Sample | Weights | Mean Weight | Probability |
---|---|---|---|

2, 3, 4 | 14, 15, 12 | 13.7 | 1/20 |

2, 4, 5 | 14, 12, 16 | 14 | 1/20 |

2, 4, 6 | 14, 12, 17 | 14.3 | 2/20 |

3, 4, 5 | 15, 12, 16 | ||

3, 4, 6 | 15, 12, 17 | 14.7 | 1/20 |

1, 2, 4 | 19, 14, 12 | 15 | 3/20 |

2, 3, 5 | 14, 15, 16 | ||

4, 5, 6 | 12, 16, 17 | ||

2, 3, 6 | 14, 15, 17 | 15.3 | 2/20 |

1, 3, 4 | 19, 15, 12 | ||

1, 4, 5 | 19, 12, 16 | 15.7 | 2/20 |

2, 5, 6 | 14, 16, 17 | ||

1, 2, 3 | 19, 14, 15 | 16 | 3/20 |

3, 5, 6 | 15, 16, 17 | ||

1, 4, 6 | 19, 12, 17 | ||

1, 2, 5 | 19, 14, 16 | 16.3 | 1/20 |

1, 2, 6 | 19, 14, 17 | 16.7 | 2/20 |

1, 3, 5 | 19, 15, 16 | ||

1, 3, 6 | 19, 15, 17 | 17 | 1/20 |

1, 5, 6 | 19, 16, 17 | 17.3 | 1/20 |

The sampling distribution of the mean weights is displayed on this graph. The distribution is centered around 15.5, which is also the true value for the population mean. And the random samples with sample means closer to 15.5 have a greater probability of occurring than the samples with sample means farther away from 15.5.
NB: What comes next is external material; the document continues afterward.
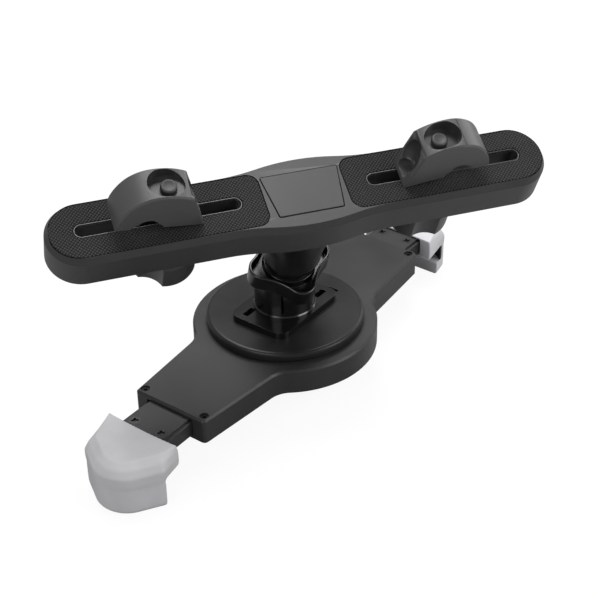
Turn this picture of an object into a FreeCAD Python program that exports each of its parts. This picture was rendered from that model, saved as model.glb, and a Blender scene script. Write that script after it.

In practice, it is prohibitive and unfeasible to tabulate the distribution of the sampling distribution like in the above illustrative example. Even in the best case scenario where you know the parent population of your samples, you may not be able to determine the exact sampling distribution of the sample statistic of interest. However, in some cases you may be able to approximate the sampling distribution of the sample statistic. For example, if you sample from the normal population then the sample mean has exactly the normal distribution.

But if you sample from a population other than normal population, you may not be able to determine the exact distribution of the sample mean. However, because of the central limit theorem, the sample mean is approximately distributed as normal, provided your samples are large enough. Then, if the population is unknown and your samples are large enough you might be able to say, for example, that there is an approximate 85% certainty that the sample mean is within a certain number of standard deviations of the population mean.